I want VAR to stay - but fans will eventually lose patience with the game if you have to wait ages for a decision after a crucial goal has been scored
It seems that you're starting to see the problem with VAR. Taking ages to make a decision : that's what VAR does. That's how VAR works, that's what VAR is. Yes, the longer the delay, the worse it is, because you are excruciatingly waiting for "permission" to celebrate or to breathe a sigh of relief. That waiting and waiting and waiting for a subjective decision doesn't work for the football fan. Sure, a 4 minute delay is more aggravating than a 3 minute delay which is more aggravating than a 2 minute delay. But by the time the decision is made, after any amount of time, the moment has gone.
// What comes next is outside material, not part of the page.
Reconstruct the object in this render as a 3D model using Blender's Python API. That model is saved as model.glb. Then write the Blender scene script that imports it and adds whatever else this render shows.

The moments that we live for as football fans is lost.

Now if we want to say "but it's more important to get the decisions right". There's no guarantee they're gonna get the decisions right by making us wait and wait and wait. But one thing we are guaranteed is the inability to be able celebrate in the moment organically. In many cases they take a perfectly good decision and turn it into the wrong decision, without any explanation whatsoever.

We can't let the fact that the decision went against a rival in Spurs stop us from being honest about the situation. The tribalism aspect to these decisions is what VAR feeds off of. Looking at the sequence, we know that was a perfectly good goal. The player who received the cross was clearly onside, the ball was kicked backwards, went off a defender forward. Now, Harry Kane was "about level" when the ball as it was kicked backwards. Part of his body was just in front of the defender, part of his body was in-line with the defender. There was no "daylight" now was there that we hear all the time about how offsides needs to be changed. Kane stayed "enough" onside for me, what what do I know? The ball was kicked back anyway. Imagine being offside by a backwards pass as you were pretty much level then deflected forward to you off the defender.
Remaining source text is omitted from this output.